Это одна из моих старых тем, если вспомнить «Норму». Меня это завораживало еще с детства, когда люди вдруг на пустом месте как бы сходили с ума. Шел какой-то банальный разговор или была сцена в магазине, и она вдруг начинала чудовищно распускаться, как некий агрессивный цветок. Ненависть была частью воздуха. Страх и ненависть. Но не в Лас-Вегасе, а в Советском Союзе. Это проступало часто через какие-то невинные тексты, монологи, в людях раскрывалось неожиданно.
Я помню столько отвратительных сцен, например, в школе, когда учителя внезапно превращались в чудовищ, зная безответность детей. Рев заражал людей. С другой стороны, таким образом протестовало и само человеческое начало. Его же давили. Возникала такая неосознанная реакция, которую первым в культуре почувствовали обэриуты, Хармс. Был и Зощенко, но он еще старался удержать какую-то культурную пленку, натянуть ее на текст. Хармс был крутой метафизик, он это точно почувствовал и передал.
Жалко, что вы не присутствуете даже в каком-то невидимом виде в фейсбуке, это главное прибежище красного рева. Там ваш неведомый автор, писавший Мартину Алексеевичу, пророс в вечного среднестатистического комментатора.
Я туда заглядываю через плечи родных. Надо сказать, что там кипит жизнь, рождаются фантастические персонажи, люди начинают жить текстуальной жизнью. Люди разных культурных профессий иногда превращаются в ревущих чудовищ. Есть разные интерпретации фейсбука. Боря Гройс, например, считает, что это такая всеобщая исповедальня, свидетельствующая о кризисе веры.
Вы начинали с драматургии. В «Белом квадрате» чувствуется драматургическое начало, а две новеллы посвящены театральным режиссерам. Почти каждая разыграна как диалог. Писатель, и особенно русский писатель, — это человек, который что-то хочет сказать. А драматург делегирует всё авторам реплик и освобождает себя от этой ответственности.
Наверное, это произошло потому, что роман не пишется. Подобные малые формы, похожие на пьесы, — это попытка перевести дух и оглянуться по сторонам, когда нет большой работы. Я с удовольствием всегда нырял в эти мини-пьесы, в диалоги, в «Очередь». Например, в 1990-е не писались вообще романы, и я писал пьесы, киносценарии. Во многом потому, что жизнь была очень неустойчивой, подвижной, хаотичной, и она не лезла в роман. Это был Протей, который говорил разными голосами. Я думаю, что это есть и сейчас — наползает этот ледник прошлого, он очень многое перемешал, обломки старого с чем-то новым. Сейчас потрясающий по многообразию язык. Мы упоминали сейчас фейсбук, социальные сети — это дикая окрошка, смешение всего со всем. Эта пьеса — не Ионеско, а Хармс. У Хармса дичи больше.

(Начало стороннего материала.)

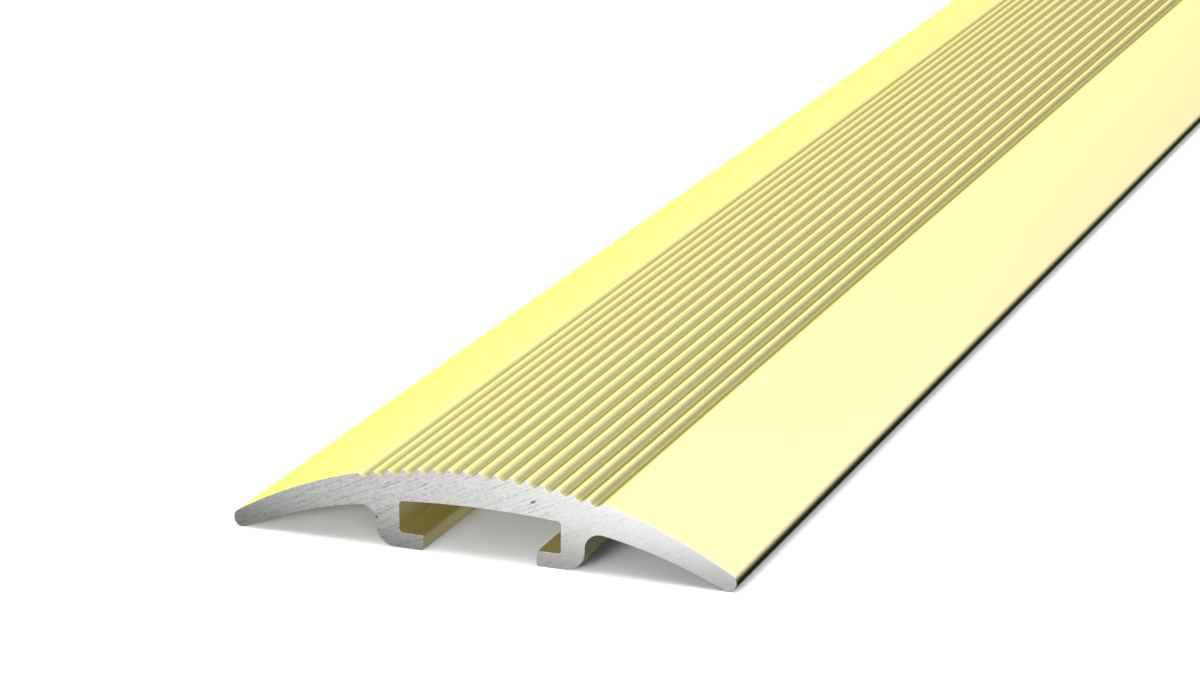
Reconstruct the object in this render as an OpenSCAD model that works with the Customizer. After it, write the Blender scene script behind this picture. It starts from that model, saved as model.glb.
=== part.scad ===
/* [Strip] */
// Length of the strip as it is sold
strip_length = 900; // [100:10:2700]
// Width over both floor edges
strip_width = 40; // [36:0.5:60]
// Height of the smooth crown above the floor
crown_height = 6.7; // [6:0.1:8]
// Radius of the round toe that lies on each floor
toe_radius = 0.7; // [0.5:0.05:0.9]
// Thickness of each wing where it leaves its leg
wing_root = 2.4; // [2:0.1:2.8]

/* [Tread ribs] */
// Grooves on each side of the middle rib
grooves_per_side = 8; // [2:1:10]
// Distance from rib to rib along the crown
rib_pitch = 1.23; // [1.1:0.01:1.5]
// Height of a rib above the bottom of its grooves
rib_height = 0.35; // [0.25:0.01:0.5]
// Depth of the rib tops below the smooth crown
rib_drop = 0.08; // [0:0.01:0.2]
// Radius over the top of each rib
rib_radius = 0.26; // [0.15:0.01:0.38]
// Radius at the bottom of each groove
groove_radius = 0.3; // [0.15:0.01:0.4]
// Radius where the last groove meets the smooth crown
band_edge_radius = 0.12; // [0.05:0.01:0.3]

/* [Clip channel] */
// Width between the inner faces of the two legs
channel_width = 12.8; // [11:0.1:15]
// Height of the ceiling above the floor at the middle of the channel
channel_height = 3.9; // [3:0.1:4.3]
// Radius of the arched ceiling
ceiling_radius = 78; // [40:1:200]
// Radius in the four inner corners of the channel
corner_radius = 0.25; // [0.1:0.05:0.5]

/* [Legs and hooks] */
// Thickness of each leg
leg_thickness = 1.9; // [1.4:0.1:2.4]
// Reach of each hook from its leg into the channel
hook_reach = 1.9; // [1:0.1:3]
// Thickness of each hook
hook_thickness = 1.2; // [0.9:0.05:1.6]
// Radius on both edges of a hook's tip
tip_radius = 0.2; // [0.1:0.05:0.4]
// Radius of the outer corner of each foot
foot_radius = 1.6; // [0.5:0.05:1.8]
// Radius at the top of the pocket between leg and wing
pocket_radius = 1.2; // [0.6:0.05:1.6]

/* [Hidden] */

// A curve is drawn in steps that stay within this distance of it and turn no further than this angle
curve_tolerance = 0.005;
largest_turn = 15;

// The crown is one arc over the whole width, of the radius that runs smoothly into both toes
toe_centre = [strip_width / 2 - toe_radius, toe_radius];
crown_radius = (toe_centre.x ^ 2 + crown_height ^ 2 - 2 * crown_height * toe_radius)
    / (2 * (crown_height - 2 * toe_radius));
crown_centre = [0, crown_height - crown_radius];
toe_turn = direction(crown_centre, toe_centre);

// A rib's round top and the round bottoms of its grooves sit on rings about the crown's centre.
// Each flank is the straight line that touches both rounds.
pitch_turn = rib_pitch / crown_radius * 180 / PI;
rib_ring = crown_radius - rib_drop - rib_radius;
groove_ring = crown_radius - rib_drop - rib_height + groove_radius;
across = rib_ring * sin(pitch_turn / 2);
upward = groove_ring - rib_ring * cos(pitch_turn / 2);
flank_tilt = asin((rib_radius + groove_radius) / norm([across, upward])) - atan2(upward, across);
rib_side = pitch_turn / 2 + flank_tilt;

// The outer flank of the last groove runs up to the smooth crown and ends in a small round edge
last_groove = 90 - (grooves_per_side - 0.5) * pitch_turn;
flank_reach = groove_ring * cos(flank_tilt) - groove_radius;
edge_ring = crown_radius - band_edge_radius;
band_edge = last_groove + flank_tilt - acos((flank_reach - band_edge_radius) / edge_ring);

// The hollow under a wing follows the crown at the wing's mean thickness, from its root to its toe
leg_outer = channel_width / 2 + leg_thickness;
root_ring = crown_radius - wing_root;
root_point = crown_centre + polar(acos((leg_outer + pocket_radius) / root_ring), root_ring);
hollow_radius = crown_radius - (wing_root + 2 * toe_radius) / 2;
hollow_centre = lower_crossing(root_point, hollow_radius, toe_centre, hollow_radius + toe_radius);
hollow_turn = direction(hollow_centre, toe_centre);

// The pocket's round top touches the hollow and the outer face of the leg
pocket_centre = on_ring(leg_outer + pocket_radius, hollow_centre, hollow_radius - pocket_radius);
pocket_turn = direction(hollow_centre, pocket_centre);

// The foot's round corner reaches no higher than the pocket's round
foot_round = min(foot_radius, pocket_centre.y);
foot_centre = [leg_outer - foot_round, foot_round];

// Between the hook tips the channel stays open to the floor
hook_tip = channel_width / 2 - hook_reach;
corner_x = channel_width / 2 - corner_radius;
ceiling_centre = [0, channel_height - ceiling_radius];
ceiling_corner = on_ring(corner_x, ceiling_centre, ceiling_radius - corner_radius);
ceiling_turn = direction(ceiling_centre, ceiling_corner);

function polar(turn, radius) = radius * [cos(turn), sin(turn)];

function direction(from, to) = atan2(to.y - from.y, to.x - from.x);

// The upper point of a circle at a given x
function on_ring(x, centre, radius) = [x, centre.y + sqrt(radius ^ 2 - (x - centre.x) ^ 2)];

// The lower of the two points that lie radius_a from a and radius_b from b, with b to the right
function lower_crossing(a, radius_a, b, radius_b) =
    let (gap = norm(b - a))
    let (way = (b - a) / gap)
    let (along = (radius_a ^ 2 - radius_b ^ 2 + gap ^ 2) / (2 * gap))
    let (aside = sqrt(radius_a ^ 2 - along ^ 2))
    a + along * way + aside * [way.y, -way.x];

// Points of an arc from one turn to another, anticlockwise from the right where the turn grows
function arc(centre, radius, from, to) =
    let (step = min(largest_turn, 2 * acos(1 - curve_tolerance / radius)))
    let (steps = ceil(abs(to - from) / step))
    [for (i = [0 : steps]) centre + polar(from + (to - from) * i / steps, radius)];

function groove(turn) =
    let (centre = crown_centre + polar(turn, groove_ring))
    arc(centre, groove_radius, turn - flank_tilt - 180, turn + flank_tilt - 180);

function rib(turn, from) =
    arc(crown_centre + polar(turn, rib_ring), rib_radius, from, turn - rib_side);

// Half of the middle rib, then grooves and ribs in turn, out to the last groove
function ribbed_band() = concat(
    rib(90, 90),
    [for (i = [1 : grooves_per_side - 1])
        let (turn = 90 - i * pitch_turn)
        each concat(groove(turn + pitch_turn / 2), rib(turn, turn + rib_side))],
    groove(last_groove)
);

// The smooth crown beside the ribs, the toe by its outermost and its lowest point, and the
// hollow and the pocket, back to the leg
function wing() = concat(
    arc(crown_centre + polar(band_edge, edge_ring), band_edge_radius, last_groove + flank_tilt, band_edge),
    arc(crown_centre, crown_radius, band_edge, toe_turn),
    arc(toe_centre, toe_radius, toe_turn, 0),
    arc(toe_centre, toe_radius, 0, -90),
    arc(toe_centre, toe_radius, -90, hollow_turn - 180),
    arc(hollow_centre, hollow_radius, hollow_turn, pocket_turn),
    arc(pocket_centre, pocket_radius, pocket_turn, 180)
);

function foot_and_hook() = concat(
    arc(foot_centre, foot_round, 0, -90),
    arc([hook_tip + tip_radius, tip_radius], tip_radius, -90, -180),
    arc([hook_tip + tip_radius, hook_thickness - tip_radius], tip_radius, 180, 90)
);

function channel_side() = concat(
    arc([corner_x, hook_thickness + corner_radius], corner_radius, -90, 0),
    arc(ceiling_corner, corner_radius, 0, ceiling_turn),
    arc(ceiling_centre, ceiling_radius, ceiling_turn, 90)
);

function mirrored(points) = [for (i = [len(points) - 1 : -1 : 0]) [-points[i].x, points[i].y]];

// Leaves out each point that repeats the next one, as where two arcs meet
function without_repeats(points) =
    [for (i = [0 : len(points) - 1])
        let (next = points[(i + 1) % len(points)])
        if (norm(next - points[i]) > curve_tolerance) points[i]];

right_half = concat(ribbed_band(), wing(), foot_and_hook(), channel_side());
section = without_repeats(concat(right_half, mirrored(right_half)));

// The strip is one extrusion of this section along Y, sawn square at both ends
module transition_strip() {
    color("palegoldenrod")
        rotate([90, 0, 0])
            linear_extrude(height = strip_length, center = true)
                polygon(section);
}

transition_strip();
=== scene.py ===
import math

import bmesh
import bpy
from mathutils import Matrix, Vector


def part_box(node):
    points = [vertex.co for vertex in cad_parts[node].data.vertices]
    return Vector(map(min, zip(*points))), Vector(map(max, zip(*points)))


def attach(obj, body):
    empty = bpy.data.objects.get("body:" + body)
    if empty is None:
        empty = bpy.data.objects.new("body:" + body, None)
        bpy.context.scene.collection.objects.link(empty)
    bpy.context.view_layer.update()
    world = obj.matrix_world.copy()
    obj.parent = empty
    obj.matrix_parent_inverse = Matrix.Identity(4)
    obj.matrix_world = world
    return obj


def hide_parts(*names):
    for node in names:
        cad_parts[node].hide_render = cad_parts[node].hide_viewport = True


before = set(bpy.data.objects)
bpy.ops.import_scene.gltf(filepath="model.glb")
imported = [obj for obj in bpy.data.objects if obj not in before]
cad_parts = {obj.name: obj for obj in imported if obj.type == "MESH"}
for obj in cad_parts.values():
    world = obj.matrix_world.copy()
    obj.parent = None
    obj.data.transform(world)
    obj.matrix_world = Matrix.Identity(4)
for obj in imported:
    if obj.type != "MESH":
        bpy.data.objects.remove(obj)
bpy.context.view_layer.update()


# The strip: one length of aluminium pressed through a die, so every line of it runs along Y.
# It is anodised pale gold in long bars and then sawn square, which leaves both ends bare.
# Nothing is fixed to it: it clips onto a floor rail with the two hooks under its crown.
MM = 0.001
strip_low, strip_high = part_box("transition_strip")
strip_width = strip_high.x - strip_low.x
toe_radius = 0.7 * MM
wing_root = 2.4 * MM
grooves_per_side = 8
rib_pitch = 1.23 * MM
rib_height = 0.35 * MM
rib_drop = 0.08 * MM
rib_radius = 0.26 * MM
groove_radius = 0.3 * MM
band_edge_radius = 0.12 * MM
channel_width = 12.8 * MM
channel_height = 3.9 * MM
ceiling_radius = 78 * MM
corner_radius = 0.25 * MM
leg_thickness = 1.9 * MM
hook_reach = 1.9 * MM
hook_thickness = 1.2 * MM
tip_radius = 0.2 * MM
foot_radius = 1.6 * MM
pocket_radius = 1.2 * MM
crown_height = strip_high.z + rib_drop
edge_break = 0.03 * MM
ring_spacing = 25 * MM
widest_turn = math.radians(6)
longest_chord = 0.5 * MM
RIGHT, DOWN, LEFT, UP = 0, -math.pi / 2, math.pi, math.pi / 2


def polar(turn, radius):
    return Vector((math.cos(turn), math.sin(turn))) * radius


def direction(start, end):
    return math.atan2(end.y - start.y, end.x - start.x)


def on_ring(x, centre, radius):
    """The upper point of a circle at a given x."""
    return Vector((x, centre.y + math.sqrt(radius**2 - (x - centre.x) ** 2)))


def lower_crossing(a, radius_a, b, radius_b):
    """The lower point that lies radius_a from a and radius_b from b, with b to the right."""
    gap = (b - a).length
    way = (b - a) / gap
    along = (radius_a**2 - radius_b**2 + gap**2) / (2 * gap)
    aside = math.sqrt(radius_a**2 - along**2)
    return a + way * along + Vector((way.y, -way.x)) * aside


def arc(centre, radius, start, end):
    """Points of the outline, which runs clockwise round the metal, each with the way it faces."""
    outward = 1 if end < start else -1
    steps = math.ceil(abs(end - start) / min(widest_turn, longest_chord / radius))
    turns = [start + (end - start) * i / steps for i in range(steps + 1)]
    return [(centre + polar(turn, radius), polar(turn, outward)) for turn in turns]


toe_centre = Vector((strip_width / 2 - toe_radius, toe_radius))
crown_radius = (toe_centre.x**2 + crown_height**2 - 2 * crown_height * toe_radius) / (
    2 * (crown_height - 2 * toe_radius)
)
crown_centre = Vector((0, crown_height - crown_radius))
toe_turn = direction(crown_centre, toe_centre)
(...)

У вас в хоре разных голосов в этом сборнике явно выделяются чекисты.
Сейчас время опричников. Идея «отдельного» человека с особыми полномочиями пронизывает всё наше общество. Даже какой-нибудь парковщик или охранник уже чувствует себя опричником. Понимает, что у него небольшая должность, но разговаривает с прохожими, как опричник. Сейчас опричнина, чекизм — та арматура, на которой держится пирамида государственной власти. Но, в отличие от советской арматуры, она всё-таки ржавая. Коррупция разъедает ее. Может треснуть в любом месте.
Вы пишете рассказ о том, как на площади устраивается представление, где артисты разыгрывают сцену допроса чекистом Мейерхольда. С одной стороны ситуация реального допроса и убийства Мейерхольда при Сталине, конечно, гораздо страшнее, чем ситуация, когда актеры всё лишь это изображают и кровоподтеки у них нарисованы. Но одновременно с этим спектакль — ужаснее.
Вы знаете, что Грозный, когда проводил показательные казни и участвовал в пытках, истерически хохотал. И можно представить, что вся его опричная свора должна была тоже хохотать — если он хохочет, то и они. И от ужаса, страха вынуждены были хохотать и зрители. Это старая русская традиция — когда балаган соединялся с плахой.